Countries generally do not start creating much new-to-the-world technology until they are pretty wealthy—specifically, until their per capita output and income approach that of the world's richest countries. China is still quite poor. As recently as 2010, its per capita income was less than one-tenth that of the U.S. Yet according to the official data, Chinese businesses increased their R&D spending by 26.2 percent per year between 1996 and 2010. The number of patents that America's own patent office has granted to Chinese inventors rose 4,628 percent between 1996 and 2010. What is going on here?
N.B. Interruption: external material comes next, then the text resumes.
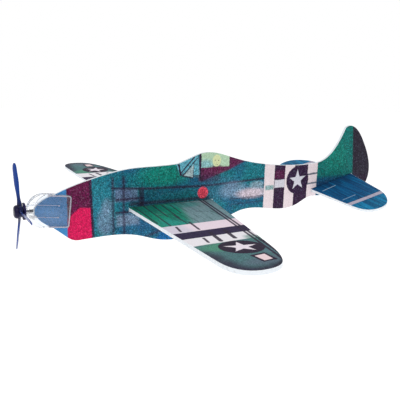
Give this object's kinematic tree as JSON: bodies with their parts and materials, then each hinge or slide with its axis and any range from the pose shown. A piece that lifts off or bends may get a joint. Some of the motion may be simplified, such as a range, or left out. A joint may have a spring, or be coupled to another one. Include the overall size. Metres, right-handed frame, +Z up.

A close look at these patent filings reveals that multinational corporations, not Chinese firms, own the majority of the U.S. patents that were issued during this recent boom. In other words, Chinese indigenous companies still lag behind their multinational competitors in generating inventions that get patented in major foreign markets.

Compared with the rise of other Asian economies, China's situation is unusual. From the earliest days of their emergence as important innovation hubs, Japanese, Taiwanese and South Korean companies owned and produced nearly all the U.S. patents granted to inventors based there. Things went differently in China for a few reasons. First, China opened its borders more completely to foreign companies and did so earlier in its economic development than did many of its Asian forebears. Second, China's vast size and rapid growth motivated multinationals to establish research and development centers in China at an early stage, to ensure their success in this key emerging market. Third, the Internet made it possible for engineers based in China to collaborate on research projects with colleagues all over the world in something approaching real time. This set of circumstances has allowed for a more intense degree of research interaction between Chinese R&D personnel and their advanced regional counterparts than had been possible when Taiwan and South Korea were becoming innovative economies.

In our research, we have seen this direct international interaction traced out in the patent documents themselves. Most of the China-generated U.S. patents owned by multinationals are actually produced by international inventor teams, some members of which have addresses outside China. We refer to this phenomenon as international co-invention, and it is also a prominent feature of the patents granted to Chinese inventors by the European Patent Office.

International co-invention is not only focused on reengineering existing technologies for the Chinese market. Many multinationals now devote much of their China-based research manpower to producing new technologies for global markets. Viewed as a whole, this growing international research collaboration benefits all parties involved. China gets access to Western technologies that are engineered to meet the needs of the Chinese people. The entire world benefits from the stream of inventions generated by the powerful combination of raw Chinese engineering talent and multinational R&D expertise.

At the moment, unfortunately, other aspects of the Chinese business environment are tempering the enthusiasm of foreign multinationals. We have heard multinational managers complain of patent infringement and trade-secret theft. We have even heard of cases in which the Chinese government and state-owned or state-sponsored companies pressure multinationals to transfer sensitive technology to unaffiliated Chinese “partners.”

Nevertheless, we are already seeing evidence that international co-invention is emerging in India and in Eastern Europe, as well as in China. This phenomenon marks the emergence of something new in the world: an international division of R&D labor that links skilled engineers in emerging economies with the technological expertise of established multinationals. That is a good thing. In fact, it could be essential for confronting the enormous technological challenges facing the human race in the 21st century.